| PROMPT |
Copy out exactly the lines from the start of the data to the line containing "return ((low.x +". Include both.

>> BEGIN PROVIDED ENTRIES

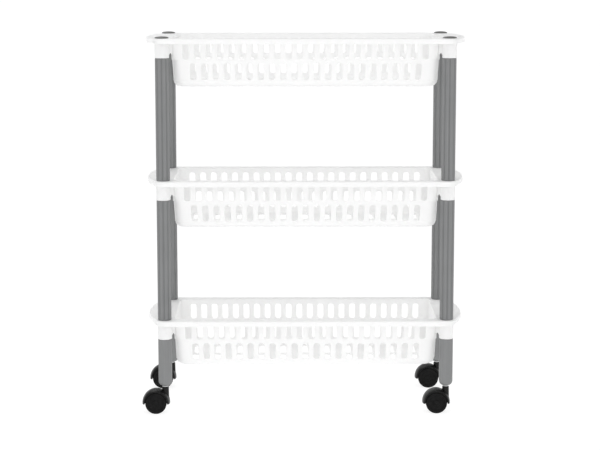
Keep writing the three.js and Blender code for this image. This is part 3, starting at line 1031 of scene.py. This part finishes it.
def wheel(name, side):
    """A wheel with a closed, dished outer face. side is -1 for a front wheel and 1 for a back one."""
    low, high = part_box(name)
    middle = (low + high) / 2
    radius = (high.z - low.z) / 2
    face = (high.y - low.y) / 2
    hub_edge_r, hub_edge_depth = WHEEL_HUB_EDGE
    bore_end = WHEEL_BORE_DEPTH - face
    profile = [(r, face - depth) for r, depth in WHEEL_HUB]
    profile += round_corner((hub_edge_r, face - hub_edge_depth), WHEEL_HUB_EDGE_R, 90, 30, 2)
    profile += [(r, face - depth) for r, depth in WHEEL_DISH + WHEEL_RIM]
    profile += round_corner((radius - WHEEL_OUTER_R, face - WHEEL_OUTER_R), WHEEL_OUTER_R, 80, 0, 5)
    profile += [
        (radius, WHEEL_GROOVE_MOUTH),
        (radius - WHEEL_GROOVE_DEPTH, WHEEL_GROOVE_HALF),
        (radius - WHEEL_GROOVE_DEPTH, -WHEEL_GROOVE_HALF),
        (radius, -WHEEL_GROOVE_MOUTH),
    ]
    profile += round_corner((radius - WHEEL_INNER_R, WHEEL_INNER_R - face), WHEEL_INNER_R, 0, -90, 4)
    profile += [
        (WHEEL_BORE_R + WHEEL_BORE_EDGE, -face),
        (WHEEL_BORE_R, WHEEL_BORE_EDGE - face),
        (WHEEL_BORE_R, bore_end),
        (0.0, bore_end),
    ]
    build = Builder()
    build.turned([(r, side * y) for r, y in profile], WHEEL_SIDES, middle, "Y")
    build.make(f"{name}_turned", wheel_plastic(middle), name, name)


# ---- Assembly ----

def post_at(corner):
    """The x and y of a post's axis, which is its cap's."""
    low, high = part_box(f"cap_{corner}")
    return ((low.x + high.x) / 2, (low.y + high.y) / 2)


def build_trolley():
    basket_white = basket_plastic()
    tube_grey = tube_plastic()
    cap_grey = cap_plastic()
    housing_black = housing_plastic()
    zinc = steel()
    bush = nylon()
    posts = {corner: post_at(corner) for corner in CORNERS}
    shoulders = {tier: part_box(f"{tier}_basket")[1].z - SLEEVE_DROP - TUBE_GAP for tier in TIERS}
    for tier in TIERS:
        basket(f"{tier}_basket", basket_white, list(posts.values()))
    for corner, post in posts.items():
        lower_tube(f"lower_tube_{corner}", post, tube_grey, shoulders["bottom"])
        tube(f"middle_tube_{corner}", post, tube_grey, shoulders["middle"])
        tube(f"upper_tube_{corner}", post, tube_grey, shoulders["top"])
        cap(f"cap_{corner}", post, cap_grey)
        plain_ring(f"caster_socket_{corner}", "root", bush, SOCKET_BORE_R, post, SOCKET_EDGE)
        plain_ring(f"grip_ring_{corner}", "root", zinc, GRIP_RING_BORE_R, post, GRIP_RING_EDGE)
        stem(f"caster_stem_{corner}", post, zinc)
        axle(f"caster_axle_{corner}", f"caster_{corner}", zinc)
        housing(corner, post, housing_black)
        wheel(f"front_wheel_{corner}", -1)
        wheel(f"back_wheel_{corner}", 1)


# ---- Studio ----

def area_light(name, place, aim, size, power):
    """A square light at place that points at aim."""
    data = bpy.data.lights.new(name, "AREA")
    data.shape = "SQUARE"
    data.size = size
    data.energy = power
    light = bpy.data.objects.new(name, data)
    light.location = place
    light.rotation_euler = (Vector(aim) - Vector(place)).to_track_quat("-Z", "Y").to_euler()
    bpy.context.scene.collection.objects.link(light)


def sweep(material):
    """The round white floor, which bends up into a low wall a long way from the trolley."""
    sides = SWEEP_SIDES
    flat = SWEEP_R - SWEEP_BEND
    profile = []
    for i in range(SWEEP_STEPS + 1):
        turn = math.radians(90 * i / SWEEP_STEPS)
        profile.append((flat + SWEEP_BEND * math.sin(turn), SWEEP_BEND * (1 - math.cos(turn))))
    profile.append((SWEEP_R, SWEEP_HEIGHT))
    points = []
    for radius, height in profile:
        for i in range(sides):
            angle = 2 * math.pi * i / sides
            points.append((radius * math.cos(angle), radius * math.sin(angle), height))
    faces = [tuple(range(sides))]
    for ring in range(len(profile) - 1):
        for i in range(sides):
            j = (i + 1) % sides
            lower = ring * sides
            upper = lower + sides
            faces.append((lower + i, lower + j, upper + j, upper + i))
    mesh = bpy.data.meshes.new("floor")
    mesh.from_pydata(points, [], faces)
    mesh.materials.append(material)
    floor = bpy.data.objects.new("floor", mesh)
    bpy.context.scene.collection.objects.link(floor)


def studio():
    """A white sweep that glows a little, a white sky, a broad sun and three small soft lights."""
    shader = Shader("floor_white", "none", Base_Color=grey(FLOOR_GREY), Roughness=1.0,
                    Specular_IOR_Level=0.0, Emission_Color=grey(1.0), Emission_Strength=FLOOR_LIGHT)
    sweep(shader.material)
    world = bpy.data.worlds.new("studio")
    world.use_nodes = True
    background = world.node_tree.nodes["Background"]
    background.inputs["Color"].default_value = grey(1.0)
    background.inputs["Strength"].default_value = WORLD_LIGHT
    bpy.context.scene.world = world
    data = bpy.data.lights.new("overhead", "SUN")
    data.energy = SUN_LIGHT
    data.angle = SUN_ANGLE
    sun = bpy.data.objects.new("overhead", data)
    sun.rotation_euler = (SUN_TILT, 0, 0)
    bpy.context.scene.collection.objects.link(sun)
    for light in AREA_LIGHTS:
        area_light(**light)


def camera():
    data = bpy.data.cameras.new("camera")
    data.sensor_width = CAMERA_SENSOR
    data.lens = CAMERA_LENS
    data.shift_y = CAMERA_SHIFT_Y
    data.clip_end = CAMERA_CLIP_END
    view = bpy.data.objects.new("camera", data)
    view.location = CAMERA_PLACE
    view.rotation_euler = (CAMERA_TILT, 0.0, CAMERA_TURN)
    bpy.context.scene.collection.objects.link(view)
    bpy.context.scene.camera = view


bpy.context.scene.view_settings.view_transform = "Standard"
bpy.context.scene.cycles.max_bounces = LIGHT_BOUNCES
bpy.context.scene.cycles.diffuse_bounces = DIFFUSE_BOUNCES
camera()
studio()
build_trolley()
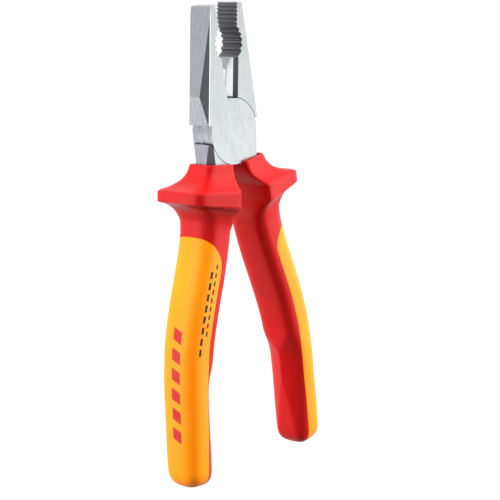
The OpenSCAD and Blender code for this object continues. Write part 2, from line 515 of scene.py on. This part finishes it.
    def _teeth(self, graph: Graph, spot: HeadSpot) -> bpy.types.NodeSocket:
        """Mask of the toothed gripping face, which isn't on the flat front and rear faces."""
        where = graph.times(graph.remap(spot.x, *self.teeth_x),
                            graph.band(spot.z, *self.teeth_z, self.soft))
        return graph.times(where, graph.math("SUBTRACT", 1.0, spot.flat), spot.inside)


@dataclass(frozen=True)
class Moulding:
    """Injection-moulded plastic with a fine spark-eroded grain and slight colour flow."""

    name: str
    colour: tuple
    deep: tuple
    roughness: float
    grain: float = 0.00002
    gloss: float = 0.22
    refraction: float = 1.48
    flow_waves: float = 45
    speckle_waves: float = 3200
    flowing: tuple = (0.3, 0.75, 0.0, 0.5)
    speckling: tuple = (0.45, 0.75, 0.0, 0.12)
    speckle_range: tuple = (0.3, 0.7)
    smoother: float = 0.05
    rougher: float = 0.06
    relief: float = 0.25

    def start(self) -> tuple[Graph, bpy.types.NodeSocket]:
        """Build the graph up to the plain colour.

        Returns:
            The graph and the colour that it has so far.
        """
        graph = Graph(self.name)
        place = graph.node("TexCoord").outputs["Object"]
        flow = graph.noise(place, self.flow_waves)
        speckle = graph.noise(place, self.speckle_waves)
        colour = graph.mix(graph.remap(flow, *self.flowing), self.colour, self.deep)
        colour = graph.mix(graph.remap(speckle, *self.speckling), colour, self.deep)
        limits = (self.roughness - self.smoother, self.roughness + self.rougher)
        graph.set(Base_Color=colour, IOR=self.refraction, Specular_IOR_Level=self.gloss,
                  Roughness=graph.remap(speckle, *self.speckle_range, *limits))
        graph.bump(speckle, self.relief, self.grain)
        return graph, colour

    def make(self) -> bpy.types.Material:
        """Build the material."""
        return self.start()[0].material


@dataclass(frozen=True)
class DashRow:
    """A row of equal printed dashes, in millimetres along the handle."""

    start: float
    pitch: float
    filled: float
    count: int
    soft: float = 0.2
    soft_ends: float = 0.1

    def mask(self, graph: Graph, along: bpy.types.NodeSocket) -> bpy.types.NodeSocket:
        """Mask of the dashes.

        Args:
            graph: The graph.
            along: Distance along the row, in millimetres.

        Returns:
            The mask, 0 to 1.
        """
        step = graph.math("MODULO", graph.math("SUBTRACT", along, self.start), self.pitch)
        end = self.start + self.pitch * (self.count - 1) + self.filled
        row = graph.band(along, self.start, end, self.soft_ends)
        return graph.times(graph.band(step, 0.0, self.filled, self.soft), row)


@dataclass(frozen=True)
class PrintedZone(Moulding):
    """The soft zone's plastic, with plain printed bars in place of any lettering.

    The bars' fields are millimetres from the handle's middle line: a face field says where the
    printed face starts, and a width field gives a band's two sides and their softness.
    """

    red_ink: tuple = linear(180, 36, 33)
    red_face: tuple = (-2.0, -2.6)
    red_width: tuple = (-2.7, 1.5, 0.15)
    red_row: DashRow = DashRow(73.0, 7.6, 4.6, 6)
    bar_slant: float = 0.45
    black_ink: tuple = linear(30, 27, 21)
    black_face: tuple = (-4.0, -4.6)
    outer_width: tuple = (-3.1, -2.0, 0.12)
    outer_row: DashRow = DashRow(51.5, 4.1, 2.7, 8)
    inner_width: tuple = (-0.8, 0.1, 0.12)
    inner_row: DashRow = DashRow(49.0, 3.1, 1.9, 9)

    def make(self) -> bpy.types.Material:
        """Build the material with its printed bars.

        Returns:
            The material.
        """
        graph, colour = self.start()
        spot = graph.node("Attribute", attribute_name="handle")
        split = graph.node("SeparateXYZ")
        graph.feed(split.inputs[0], spot.outputs["Vector"])
        across, depth, height = split.outputs
        low = graph.times(height, -1.0)
        colour = graph.mix(self._red_bars(graph, across, depth, low), colour, self.red_ink)
        colour = graph.mix(self._black_bars(graph, across, depth, low), colour, self.black_ink)
        graph.set(Base_Color=colour)
        return graph.material

    def _red_bars(self, graph: Graph, across: bpy.types.NodeSocket, depth: bpy.types.NodeSocket,
                  low: bpy.types.NodeSocket) -> bpy.types.NodeSocket:
        """Mask of the slanted red bars down the outer face.

        Args:
            graph: The graph.
            across: Distance inwards from the handle's middle line.
            depth: Distance rearwards.
            low: Distance down from the joint.

        Returns:
            The mask, 0 to 1.
        """
        along = graph.math("ADD", low, graph.times(depth, self.bar_slant))
        return graph.times(graph.band(depth, *self.red_width), self.red_row.mask(graph, along),
                           graph.remap(across, *self.red_face))

    def _black_bars(self, graph: Graph, across: bpy.types.NodeSocket, depth: bpy.types.NodeSocket,
                    low: bpy.types.NodeSocket) -> bpy.types.NodeSocket:
        """Mask of the two rows of fine black dashes down the front face.

        Args:
            graph: The graph.
            across: Distance inwards from the handle's middle line.
            depth: Distance rearwards.
            low: Distance down from the joint.

        Returns:
            The mask, 0 to 1.
        """
        outer = graph.times(graph.band(across, *self.outer_width), self.outer_row.mask(graph, low))
        inner = graph.times(graph.band(across, *self.inner_width), self.inner_row.mask(graph, low))
        return graph.times(graph.math("MAXIMUM", outer, inner),
                           graph.remap(depth, *self.black_face))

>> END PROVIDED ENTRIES

| WORKED ANSWER |
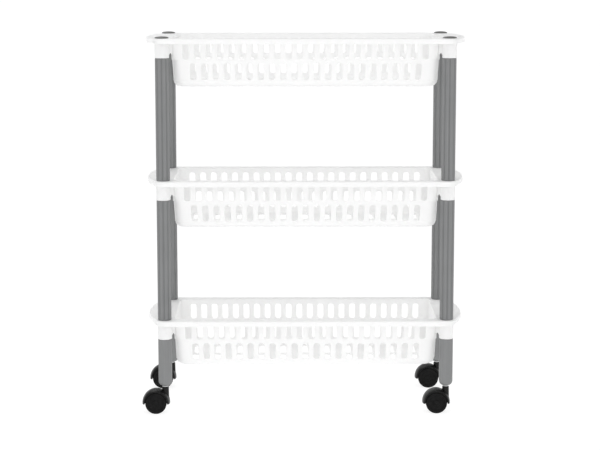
Keep writing the three.js and Blender code for this image. This is part 3, starting at line 1031 of scene.py. This part finishes it.
def wheel(name, side):
    """A wheel with a closed, dished outer face. side is -1 for a front wheel and 1 for a back one."""
    low, high = part_box(name)
    middle = (low + high) / 2
    radius = (high.z - low.z) / 2
    face = (high.y - low.y) / 2
    hub_edge_r, hub_edge_depth = WHEEL_HUB_EDGE
    bore_end = WHEEL_BORE_DEPTH - face
    profile = [(r, face - depth) for r, depth in WHEEL_HUB]
    profile += round_corner((hub_edge_r, face - hub_edge_depth), WHEEL_HUB_EDGE_R, 90, 30, 2)
    profile += [(r, face - depth) for r, depth in WHEEL_DISH + WHEEL_RIM]
    profile += round_corner((radius - WHEEL_OUTER_R, face - WHEEL_OUTER_R), WHEEL_OUTER_R, 80, 0, 5)
    profile += [
        (radius, WHEEL_GROOVE_MOUTH),
        (radius - WHEEL_GROOVE_DEPTH, WHEEL_GROOVE_HALF),
        (radius - WHEEL_GROOVE_DEPTH, -WHEEL_GROOVE_HALF),
        (radius, -WHEEL_GROOVE_MOUTH),
    ]
    profile += round_corner((radius - WHEEL_INNER_R, WHEEL_INNER_R - face), WHEEL_INNER_R, 0, -90, 4)
    profile += [
        (WHEEL_BORE_R + WHEEL_BORE_EDGE, -face),
        (WHEEL_BORE_R, WHEEL_BORE_EDGE - face),
        (WHEEL_BORE_R, bore_end),
        (0.0, bore_end),
    ]
    build = Builder()
    build.turned([(r, side * y) for r, y in profile], WHEEL_SIDES, middle, "Y")
    build.make(f"{name}_turned", wheel_plastic(middle), name, name)


# ---- Assembly ----

def post_at(corner):
    """The x and y of a post's axis, which is its cap's."""
    low, high = part_box(f"cap_{corner}")
    return ((low.x + high.x) / 2, (low.y + high.y) / 2)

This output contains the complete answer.